# [What is needed]
Of the material below, the lines to be retyped are those from the line containing "in imported if" through the line containing "EDGE_ROLL = 0.022", inclusive; reproduce them exactly.

CAD and scene scripts
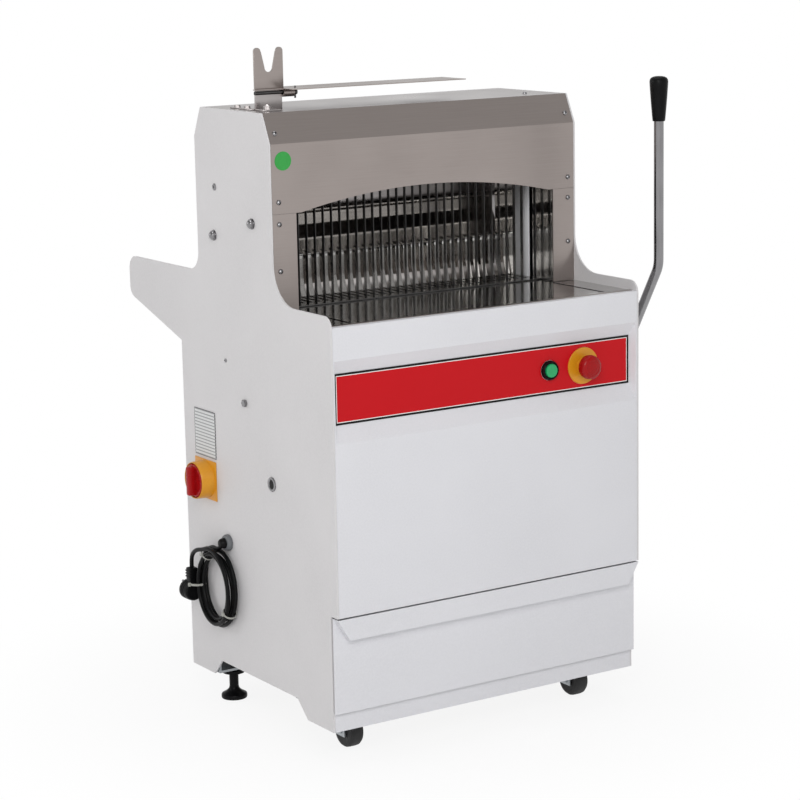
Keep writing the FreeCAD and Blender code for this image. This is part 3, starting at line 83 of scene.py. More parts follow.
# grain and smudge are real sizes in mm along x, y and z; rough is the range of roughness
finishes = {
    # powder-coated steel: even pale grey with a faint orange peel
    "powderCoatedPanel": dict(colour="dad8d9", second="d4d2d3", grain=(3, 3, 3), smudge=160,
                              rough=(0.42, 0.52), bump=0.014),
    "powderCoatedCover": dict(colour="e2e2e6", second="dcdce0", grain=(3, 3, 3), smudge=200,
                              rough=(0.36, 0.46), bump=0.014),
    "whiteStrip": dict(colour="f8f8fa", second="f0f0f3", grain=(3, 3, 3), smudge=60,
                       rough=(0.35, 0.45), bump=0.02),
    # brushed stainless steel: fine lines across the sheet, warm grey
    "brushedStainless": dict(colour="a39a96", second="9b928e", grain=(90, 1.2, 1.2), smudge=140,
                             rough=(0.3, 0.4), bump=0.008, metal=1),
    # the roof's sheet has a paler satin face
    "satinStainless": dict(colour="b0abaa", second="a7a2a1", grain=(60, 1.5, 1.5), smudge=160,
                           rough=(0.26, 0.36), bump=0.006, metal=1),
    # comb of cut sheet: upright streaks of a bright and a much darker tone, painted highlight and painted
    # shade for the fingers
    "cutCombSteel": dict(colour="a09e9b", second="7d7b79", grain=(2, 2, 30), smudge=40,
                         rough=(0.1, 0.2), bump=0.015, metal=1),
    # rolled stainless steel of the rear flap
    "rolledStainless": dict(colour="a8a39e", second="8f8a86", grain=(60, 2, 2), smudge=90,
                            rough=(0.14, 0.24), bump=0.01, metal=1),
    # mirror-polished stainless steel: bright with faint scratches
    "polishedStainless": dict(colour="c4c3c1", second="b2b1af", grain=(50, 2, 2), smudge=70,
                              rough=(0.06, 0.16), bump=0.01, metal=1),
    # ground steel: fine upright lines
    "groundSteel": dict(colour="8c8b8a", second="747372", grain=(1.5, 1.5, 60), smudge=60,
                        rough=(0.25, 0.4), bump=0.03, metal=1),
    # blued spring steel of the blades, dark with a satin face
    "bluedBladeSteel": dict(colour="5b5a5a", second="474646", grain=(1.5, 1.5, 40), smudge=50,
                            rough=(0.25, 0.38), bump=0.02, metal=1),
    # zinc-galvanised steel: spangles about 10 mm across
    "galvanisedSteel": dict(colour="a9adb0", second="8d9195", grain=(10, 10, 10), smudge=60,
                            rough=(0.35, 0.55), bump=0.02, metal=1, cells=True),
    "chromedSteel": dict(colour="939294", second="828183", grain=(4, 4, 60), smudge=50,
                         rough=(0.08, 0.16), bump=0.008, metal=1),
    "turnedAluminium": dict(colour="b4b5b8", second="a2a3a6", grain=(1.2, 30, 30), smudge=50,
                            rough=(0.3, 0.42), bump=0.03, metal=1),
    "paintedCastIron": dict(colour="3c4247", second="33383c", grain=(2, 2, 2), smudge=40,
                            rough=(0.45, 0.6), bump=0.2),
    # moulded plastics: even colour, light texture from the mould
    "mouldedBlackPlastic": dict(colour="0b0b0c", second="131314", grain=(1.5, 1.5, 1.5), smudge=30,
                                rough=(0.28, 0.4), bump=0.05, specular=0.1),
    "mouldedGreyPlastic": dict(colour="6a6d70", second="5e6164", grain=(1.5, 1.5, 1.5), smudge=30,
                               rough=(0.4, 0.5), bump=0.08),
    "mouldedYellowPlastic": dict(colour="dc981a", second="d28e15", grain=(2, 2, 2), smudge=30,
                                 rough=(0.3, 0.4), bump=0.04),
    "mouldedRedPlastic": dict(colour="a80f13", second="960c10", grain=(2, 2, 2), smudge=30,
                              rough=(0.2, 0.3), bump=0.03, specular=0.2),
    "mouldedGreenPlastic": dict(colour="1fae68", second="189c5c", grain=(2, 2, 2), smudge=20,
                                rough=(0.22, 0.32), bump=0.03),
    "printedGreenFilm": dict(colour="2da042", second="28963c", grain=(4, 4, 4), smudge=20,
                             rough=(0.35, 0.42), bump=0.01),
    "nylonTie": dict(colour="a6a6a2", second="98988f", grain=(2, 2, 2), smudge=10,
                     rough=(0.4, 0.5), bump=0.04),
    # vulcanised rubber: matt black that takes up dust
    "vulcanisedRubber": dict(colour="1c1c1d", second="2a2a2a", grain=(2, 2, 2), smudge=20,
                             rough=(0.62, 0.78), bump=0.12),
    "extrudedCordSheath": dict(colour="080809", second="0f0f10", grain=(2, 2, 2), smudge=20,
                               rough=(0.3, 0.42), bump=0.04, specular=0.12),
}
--
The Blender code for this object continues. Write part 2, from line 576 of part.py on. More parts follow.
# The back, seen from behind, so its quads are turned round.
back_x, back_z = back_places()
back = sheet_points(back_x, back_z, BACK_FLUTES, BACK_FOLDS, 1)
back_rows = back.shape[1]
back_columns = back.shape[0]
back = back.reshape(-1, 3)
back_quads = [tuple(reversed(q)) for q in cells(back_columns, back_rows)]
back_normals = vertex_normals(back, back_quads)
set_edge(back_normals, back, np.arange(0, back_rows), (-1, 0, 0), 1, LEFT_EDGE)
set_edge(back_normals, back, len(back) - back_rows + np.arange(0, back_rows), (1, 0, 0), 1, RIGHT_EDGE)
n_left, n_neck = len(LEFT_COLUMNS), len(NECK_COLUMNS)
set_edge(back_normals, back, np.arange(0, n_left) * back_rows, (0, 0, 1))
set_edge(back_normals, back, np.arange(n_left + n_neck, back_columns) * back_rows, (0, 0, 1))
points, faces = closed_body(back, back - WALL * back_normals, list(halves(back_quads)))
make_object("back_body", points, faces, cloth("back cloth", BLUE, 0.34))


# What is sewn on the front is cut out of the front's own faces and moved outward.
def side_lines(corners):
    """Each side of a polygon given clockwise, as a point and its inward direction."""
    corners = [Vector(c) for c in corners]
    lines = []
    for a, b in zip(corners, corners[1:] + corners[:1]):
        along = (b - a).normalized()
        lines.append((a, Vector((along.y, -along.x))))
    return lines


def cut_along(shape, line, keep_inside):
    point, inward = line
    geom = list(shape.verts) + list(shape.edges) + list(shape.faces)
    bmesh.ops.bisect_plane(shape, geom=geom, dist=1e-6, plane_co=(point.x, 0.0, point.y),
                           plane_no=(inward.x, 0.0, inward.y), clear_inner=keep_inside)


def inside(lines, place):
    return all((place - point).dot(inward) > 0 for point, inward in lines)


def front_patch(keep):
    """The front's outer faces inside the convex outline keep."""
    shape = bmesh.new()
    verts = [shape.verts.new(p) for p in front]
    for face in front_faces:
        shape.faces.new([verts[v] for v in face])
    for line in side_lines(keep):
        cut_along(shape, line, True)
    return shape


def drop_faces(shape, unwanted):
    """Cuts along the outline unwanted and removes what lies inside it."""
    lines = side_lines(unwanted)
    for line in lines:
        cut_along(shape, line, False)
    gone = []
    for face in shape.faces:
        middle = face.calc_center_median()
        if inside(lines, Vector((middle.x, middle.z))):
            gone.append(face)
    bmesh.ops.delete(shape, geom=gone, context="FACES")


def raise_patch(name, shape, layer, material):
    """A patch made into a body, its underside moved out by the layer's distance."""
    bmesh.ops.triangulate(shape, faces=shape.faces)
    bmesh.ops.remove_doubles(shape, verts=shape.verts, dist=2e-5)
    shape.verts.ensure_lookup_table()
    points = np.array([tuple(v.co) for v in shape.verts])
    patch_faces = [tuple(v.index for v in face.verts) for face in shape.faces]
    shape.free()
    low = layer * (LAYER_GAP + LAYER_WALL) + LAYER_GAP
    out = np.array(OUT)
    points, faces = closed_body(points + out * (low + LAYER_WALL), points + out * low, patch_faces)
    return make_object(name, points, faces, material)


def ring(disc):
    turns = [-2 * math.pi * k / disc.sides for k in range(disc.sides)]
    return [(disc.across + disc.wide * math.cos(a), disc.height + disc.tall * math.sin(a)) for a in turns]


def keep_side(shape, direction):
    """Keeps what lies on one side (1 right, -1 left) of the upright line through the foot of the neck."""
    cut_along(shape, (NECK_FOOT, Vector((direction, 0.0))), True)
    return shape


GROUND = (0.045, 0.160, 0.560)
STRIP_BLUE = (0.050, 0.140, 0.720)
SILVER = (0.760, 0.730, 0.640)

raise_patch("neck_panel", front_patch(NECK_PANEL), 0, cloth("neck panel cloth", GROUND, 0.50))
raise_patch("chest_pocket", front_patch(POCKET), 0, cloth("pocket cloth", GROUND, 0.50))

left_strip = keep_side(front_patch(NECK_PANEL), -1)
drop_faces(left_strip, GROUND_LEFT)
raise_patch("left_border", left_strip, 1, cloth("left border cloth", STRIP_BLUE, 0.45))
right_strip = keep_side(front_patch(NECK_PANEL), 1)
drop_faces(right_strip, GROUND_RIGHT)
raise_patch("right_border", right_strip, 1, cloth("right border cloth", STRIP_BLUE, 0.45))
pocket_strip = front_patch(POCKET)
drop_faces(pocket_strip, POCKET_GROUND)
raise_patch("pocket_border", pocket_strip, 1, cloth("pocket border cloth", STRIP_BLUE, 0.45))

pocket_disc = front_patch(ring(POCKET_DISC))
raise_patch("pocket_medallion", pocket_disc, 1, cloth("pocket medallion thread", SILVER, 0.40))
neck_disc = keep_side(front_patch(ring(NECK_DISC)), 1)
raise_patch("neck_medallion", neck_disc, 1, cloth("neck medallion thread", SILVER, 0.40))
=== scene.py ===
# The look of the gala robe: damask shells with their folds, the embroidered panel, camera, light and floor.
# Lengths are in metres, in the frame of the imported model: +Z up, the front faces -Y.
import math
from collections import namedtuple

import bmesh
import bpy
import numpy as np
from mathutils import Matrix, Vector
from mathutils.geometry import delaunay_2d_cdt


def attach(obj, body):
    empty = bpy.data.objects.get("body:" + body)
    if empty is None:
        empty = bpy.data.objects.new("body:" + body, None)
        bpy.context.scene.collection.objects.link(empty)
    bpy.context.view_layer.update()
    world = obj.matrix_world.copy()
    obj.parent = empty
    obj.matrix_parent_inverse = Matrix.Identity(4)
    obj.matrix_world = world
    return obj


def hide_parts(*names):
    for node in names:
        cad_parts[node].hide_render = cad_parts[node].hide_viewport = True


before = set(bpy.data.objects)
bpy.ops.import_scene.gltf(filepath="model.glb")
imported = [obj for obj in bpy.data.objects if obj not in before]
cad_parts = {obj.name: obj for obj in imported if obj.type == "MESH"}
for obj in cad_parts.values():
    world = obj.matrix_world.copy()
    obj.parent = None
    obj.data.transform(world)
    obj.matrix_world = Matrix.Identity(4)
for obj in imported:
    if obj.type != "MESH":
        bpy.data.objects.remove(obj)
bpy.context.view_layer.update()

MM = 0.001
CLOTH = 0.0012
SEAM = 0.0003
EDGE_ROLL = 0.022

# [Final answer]
cad_parts = {obj.name: obj for obj in imported if obj.type == "MESH"}
for obj in cad_parts.values():
    world = obj.matrix_world.copy()
    obj.parent = None
    obj.data.transform(world)
    obj.matrix_world = Matrix.Identity(4)
for obj in imported:
    if obj.type != "MESH":
        bpy.data.objects.remove(obj)
bpy.context.view_layer.update()

MM = 0.001
CLOTH = 0.0012
SEAM = 0.0003
EDGE_ROLL = 0.022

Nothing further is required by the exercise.